1. What exactly is a hedge fund, and how does it work?

A hedge fund is a private investment firm that uses flexible strategies to generate returns in different market conditions. It works by pooling money from high-net-worth individuals and institutions, then investing that capital in currencies, commodities, equities, bonds, and alternative assets. Hedge funds use leverage, short selling, derivatives, and research-driven decision-making to pursue consistent performance. Their goal is to make positive returns regardless of whether markets rise or fall.

2. How do Hedge Funds impact market movement

Hedge Funds influence markets through large positions that shift liquidity, strengthen trends, and change volatility. Their actions shape the direction traders see on charts.

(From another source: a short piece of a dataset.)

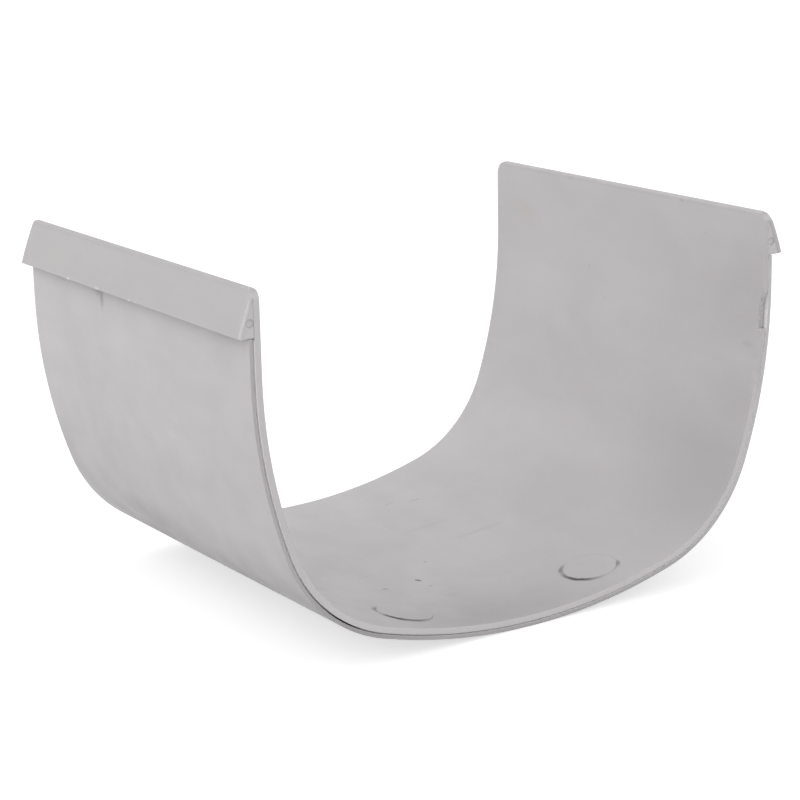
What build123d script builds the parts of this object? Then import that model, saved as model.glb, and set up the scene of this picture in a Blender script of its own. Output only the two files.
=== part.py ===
# Gutter union: a saddle of grey plastic that bridges the joint between two lengths of deep gutter.
# X runs across the trough, Y along the gutter and Z up. The near end, at -Y, is the one with the chip.
# The origin is under the middle of the trough, on the surface that the union stands on.

import os
from math import asin, degrees, radians, tan

from build123d import *

# Trough: its section is followed on the inner face, from the middle of the floor up one side.
# Angles are in degrees.
floor_radius = 147.0
floor_angle = 16.5
corner_radius = 34.8
corner_angle = 53.3
flank_radius = 124.0
flank_angle = 20.1
wall_rise = 18.5
wall = 1.5
union_length = 110.7
far_end_skew = 1.2  # the far end is cut a little out of square

# Lip: each top edge folds outward into a flap that slopes down and away from the wall
fold_radius = 0.95
flap_lean = 25.0  # from the vertical, where the flap starts
flap_curve_radius = 80.0
flap_curve_angle = 7.7
flap_thickness = 0.9
near_corner_radius = 2.8
far_corner_radii = {-1: 1.2, 1: 3.8}  # on the -X and +X side

# Web: a small plate that closes each end of a lip, with the dimple of a mould pin
web_thickness = 1.2
web_setback = 0.15
dimple_radius = 0.95
dimple_depth = 0.3

# Backing sheet: wraps the trough from lip to lip, a little short of both ends
sheet = 0.9
bond_gap = 0.4
sheet_setback = 0.15  # at both ends
sheet_top_clearance = 0.2

# Ejector marks: flat round pads that the mould's pins left standing in the curved floor near one end
mark_radius = 7.0
mark_height = 0.25  # above the floor in the middle of the pad
mark_spacing = 56.0
mark_inset = 13.5

# Chip: a bite out of the saddle's near end, high on one wall
chip_top = 19.2  # below the top of the wall
chip_height = 9.3
chip_depth = 1.2
chip_straight = 4.6  # the chip's height above its ledge before it slopes back out


def trough_line(distance, rise):
    """Half of the U, at a distance outside the inner face. The straight wall at its end is returned."""
    floor = JernArc((0, -distance), (1, 0), floor_radius + distance, floor_angle)
    corner = JernArc(floor @ 1, floor % 1, corner_radius + distance, corner_angle)
    flank = JernArc(corner @ 1, corner % 1, flank_radius + distance, flank_angle)
    return PolarLine(flank @ 1, rise, direction=flank % 1)


def trough_band(inside, outside, inner_rise, outer_rise):
    """The U between two distances from the inner face, as a closed face."""
    with BuildSketch() as band:
        with BuildLine():
            inner = trough_line(inside, inner_rise)
            outer = trough_line(outside, outer_rise)
            Line(inner @ 1, outer @ 1)
            Line((0, -inside), (0, -outside))
        make_face()
        mirror(about=Plane.YZ)
    return band.sketch


# Guide lines of one lip, on the +X side, in the section's own coordinates
with BuildLine():
    inner_wall = trough_line(0, wall_rise)
    outer_wall = trough_line(wall, wall_rise)
    fold_angle = floor_angle + corner_angle + flank_angle + 90 - flap_lean
    fold = JernArc(inner_wall @ 1, inner_wall % 1, fold_radius, -fold_angle)
    flap_face = JernArc(fold @ 1, fold % 1, flap_curve_radius, -flap_curve_angle)
    flap_tip = PolarLine(flap_face @ 1, flap_thickness, direction=(flap_face % 1).rotate(Axis.Z, -90))
    flap_back = JernArc(flap_tip @ 1, -(flap_face % 1), flap_curve_radius - flap_thickness, flap_curve_angle)
    wall_back = Line(outer_wall @ 0, outer_wall @ 1 + (outer_wall % 1) * fold_radius)
    web_foot = IntersectingLine(flap_tip @ 1, Vector(-1, 0), wall_back)

lip_mouth = flap_tip @ 1
lip_height = (inner_wall @ 1).Y + fold_radius
half_width = (flap_face @ 1).X

# Each plane has its own origin in the middle of the inner face of the floor and looks to the near end
floor_level = wall + bond_gap + sheet
skew_reach = half_width * tan(radians(far_end_skew))
section = Plane(origin=(0, 0, floor_level), x_dir=(1, 0, 0), z_dir=(0, -1, 0))
near_end = section.offset((union_length + skew_reach) / 2)
far_end = near_end.offset(-union_length).rotated((0, 0, far_end_skew))


def run_between(outline, near_plane, far_plane):
    """An outline of the section, run along the gutter from one plane to the other."""
    with BuildPart() as run:
        with BuildSketch(section):
            add(outline)
        extrude(amount=union_length, both=True)
        split(bisect_by=near_plane, keep=Keep.BOTTOM)
        split(bisect_by=far_plane, keep=Keep.TOP)
    return run.part


def lip_outlines():
    """Both folds with their flaps, each closed inside the wall."""
    with BuildSketch() as lips:
        with BuildLine():
            add([fold, flap_face, flap_tip, flap_back])
            Line(flap_back @ 1, inner_wall @ 1)
        make_face()
        mirror(about=Plane.YZ)
    return lips.sketch


def web_outlines():
    """The wedges between the flaps and the walls, down to the inner edge of each flap's tip."""
    with BuildSketch() as webs:
        with BuildLine():
            add(flap_back)
            Polyline(flap_back @ 1, web_foot @ 1, flap_back @ 0)
        make_face()
        mirror(about=Plane.YZ)
    return webs.sketch


trough_outline = trough_band(0, wall, wall_rise, wall_rise + fold_radius / 2)
trough = run_between(trough_outline, near_end, far_end)
lips = run_between(lip_outlines(), near_end, far_end)
web_faces = [near_end.offset(-web_setback), far_end.offset(web_setback)]
near_webs = run_between(web_outlines(), web_faces[0], web_faces[0].offset(-web_thickness))
far_webs = run_between(web_outlines(), web_faces[1].offset(web_thickness), web_faces[1])

with BuildPart() as saddle:
    add([trough, lips, near_webs, far_webs])

    # The top corners at both ends of the lips are rounded, as seen from the side
    for side in (-1, 1):
        for face, outward, radius in ((near_end, 1, near_corner_radius), (far_end, -1, far_corner_radii[side])):
            side_view = Plane(face.origin, x_dir=face.z_dir * outward, z_dir=face.x_dir * -outward)
            with BuildSketch(side_view):
                with Locations((0, lip_height)):
                    Rectangle(2 * radius, 2 * radius)
                with Locations((-radius, lip_height - radius)):
                    Circle(radius, mode=Mode.SUBTRACT)
            extrude(amount=-side * outward * 2 * half_width, mode=Mode.SUBTRACT)

    # Dimples in the middle of the webs
    dimple = (lip_mouth + flap_back @ 1 + web_foot @ 1) / 3
    for face, outward in ((web_faces[0], 1), (web_faces[1], -1)):
        with BuildSketch(face):
            with Locations(dimple, (-dimple.X, dimple.Y)):
                Circle(dimple_radius)
        extrude(amount=-outward * dimple_depth, mode=Mode.SUBTRACT)

    # Ejector marks, each square to the curve of the floor
    for side in (-1, 1):
        mark_angle = degrees(asin(mark_spacing / 2 / floor_radius))
        centre = Vector(0, -floor_radius, 0).rotate(Axis.Z, side * mark_angle) + Vector(0, floor_radius, 0)
        spot = near_end.offset(-mark_inset).from_local_coords(centre)
        flat = Plane(spot, x_dir=(0, -1, 0), z_dir=(0, 0, 1)).rotated((0, -side * mark_angle, 0))
        with BuildSketch(flat.offset(mark_height)):
            Circle(mark_radius)
        extrude(amount=-(mark_height + wall / 2))

    # The chip: a ledge below and a slope above
    chip_foot = lip_height - fold_radius - chip_top - chip_height
    chip_corner = near_end.from_local_coords(Vector((inner_wall @ 0).X - wall, chip_foot, 0))
    with BuildSketch(Plane(chip_corner, x_dir=(0, 1, 0), z_dir=(1, 0, 0))):
        with BuildLine():
            Line((0, 0), (chip_depth, 0))
            chip_side = Line((chip_depth, 0), (chip_depth, chip_straight))
            slope = TangentArc(chip_side @ 1, (0, chip_height), tangent=chip_side % 1)
            Polyline(slope @ 1, (-chip_depth, chip_height), (-chip_depth, 0), (0, 0))
        make_face()
    extrude(amount=4 * wall, mode=Mode.SUBTRACT)

sheet_inside = wall + bond_gap
sheet_rise = (lip_mouth - inner_wall @ 0).dot(inner_wall % 1) - sheet_top_clearance
sheet_outline = trough_band(sheet_inside, sheet_inside + sheet, sheet_rise, sheet_rise)
sheet_ends = [near_end.offset(-sheet_setback), far_end.offset(sheet_setback)]

with BuildPart() as backing_sheet:
    add(run_between(sheet_outline, *sheet_ends))

saddle.part.label = "saddle"
backing_sheet.part.label = "backing_sheet"
os.makedirs("parts", exist_ok=True)
export_step(saddle.part, "parts/saddle.step")
export_step(backing_sheet.part, "parts/backing_sheet.step")
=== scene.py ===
from math import radians

import bpy
from mathutils import Matrix, Vector


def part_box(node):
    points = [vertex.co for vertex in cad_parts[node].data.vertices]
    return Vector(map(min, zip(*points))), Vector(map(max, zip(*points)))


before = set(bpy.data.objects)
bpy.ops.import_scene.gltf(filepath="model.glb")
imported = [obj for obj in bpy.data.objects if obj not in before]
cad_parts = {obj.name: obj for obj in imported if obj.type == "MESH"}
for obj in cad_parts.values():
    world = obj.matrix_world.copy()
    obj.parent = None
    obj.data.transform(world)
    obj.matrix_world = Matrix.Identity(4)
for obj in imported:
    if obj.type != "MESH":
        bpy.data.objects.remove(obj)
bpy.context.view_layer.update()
bpy.ops.object.select_all(action="DESELECT")

# Where the photographer stood, in degrees and metres. The camera looks at the target.
camera_azimuth = -33.364
camera_elevation = 14.554
camera_roll = -1.144
camera_distance = 0.59946
camera_target = Vector((0.005336, 0.00765, 0.042036))
sensor_width = 36.0  # in millimetres, as Blender has it
focal_pixels = 2314.8
photo_pixels = 800
mm = 0.001

saddle_low, saddle_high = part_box("saddle")
near_end = saddle_low.y / mm  # in millimetres, as all places in the finishes are

straight = (0, 0, 0)  # no turn

# Lamps, table and room. Each lamp has an azimuth and an elevation in degrees and a power in watts.
lamps = {
    "back_left_softbox": (-120, 40, 4.2),
    "left_softbox": (-90, 20, 2.2),
    "front_softbox": (-33, 15, 4.0),
}
lamp_distance = 1.6
lamp_size = 1.0
table_size = 8.0
table_white = 0.62
table_lift = 0.6  # added to what the camera and the reflections see of the table
room_light = 0.84
room_white = 1.0  # how the camera and the reflections see the room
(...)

3. How can traders identify hedge fund activity on charts?

Traders can identify hedge fund activity through patterns in price behaviour. These include strong reactions at key levels, unusually clean trends, shallow pullbacks, sudden changes in volatility, or increased volume during major sessions. When price respects the same areas repeatedly, it often signals institutional accumulation or distribution. These reactions show where smart money is active in the market.

4. Do hedge funds impact forex markets more than other markets?

Yes. Hedge funds have a significant impact on forex markets because currencies move based on macroeconomic factors such as interest rates, inflation, geopolitical risk, and liquidity flow. Hedge funds adjust their positions when central banks change policy or when global data shifts. Their decisions create long-lasting currency trends that traders can follow.

5. What strategies do hedge funds use to make trading decisions?

Hedge funds use several strategies, including global macro analysis, quantitative models, event-driven positioning, long and short equity setups, and trend-following systems. These strategies rely on deep research and risk-adjusted thinking. By understanding these methods, traders learn why major moves happen and how to anticipate future direction.